Saturday, June 9

Amnesty: Israel guilty of torture, unfairly detains Palestinians

 Amnesty International says Israel is guilty of torture and human rights violations.
The nongovernmental organization's report, "Starved of justice: Palestinians detained without trial by Israel," states that Israel must end its policy of detaining Palestinian prisoners without charge or trial.
The report said that the Israeli Prison Services punished Palestinian hunger strikers by placing them in solitary confinement, claiming that holding the action was against prison regulations, Haaretz reported.
Israel denied the charges and said torture is forbidden in Israel. Spokeman Mark Regev also said administrative detention is used only to hold those who present an immediate security threat. "If we get information from someone whose neighbor is making explosives for suicide bombers and that evidence is presented in court, then terror groups will take violent action against him and his family," Regev said, according to The Associated Press.  
He also said that international law allows for adminstrative detention, and that Israel detains suspected Jewish extremists as well.
NGO Monitor, meanwhile, has accused Amnesty International of hiring a researcher with an “extensive background in anti-Israel activism," the London Jewish Chronicle reported.
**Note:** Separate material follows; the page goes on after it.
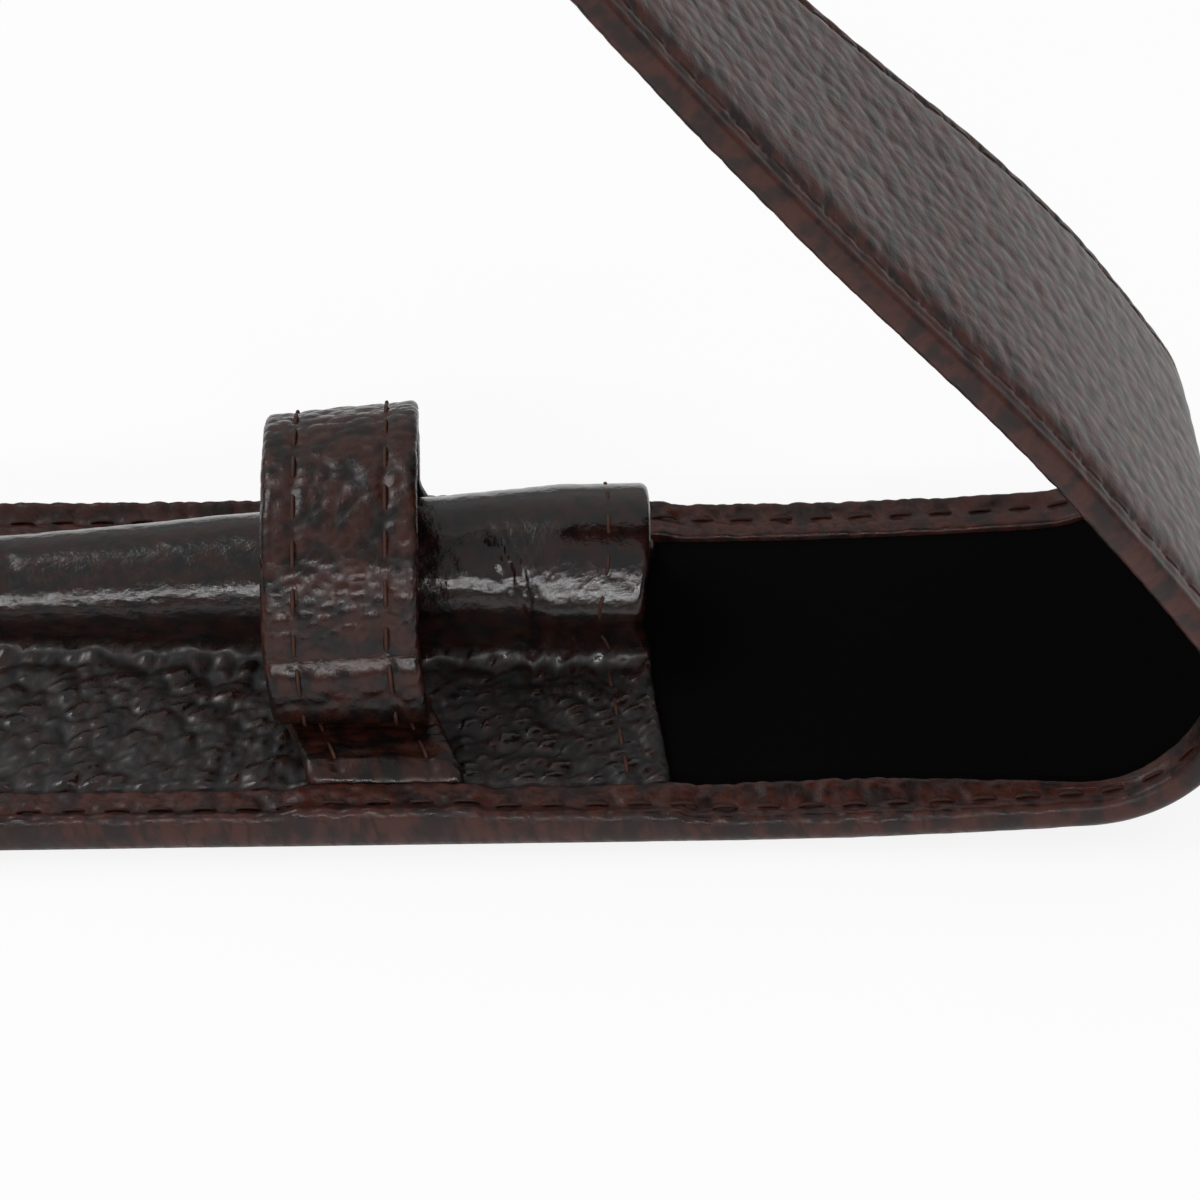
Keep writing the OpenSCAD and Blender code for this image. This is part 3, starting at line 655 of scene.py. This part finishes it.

NGO Monitor says Deborah Hyams previously had volunteered as a human shield in Palestinian villages. She also had written that Israel was a “terrorist state” guilty of “ethnic cleansing” before she began working for the charity in 2010.
"When you hire someone like Deborah Hyams there’s no leg to stand on in claiming to have no bias," NGO Monitor President Gerald Steinberg said, according to the Chronicle.
"“NGO Monitor repeatedly attacks A.I. and other organizations that report on Israel. We do not give any credence to their comments,” Amnesty International said in a statement.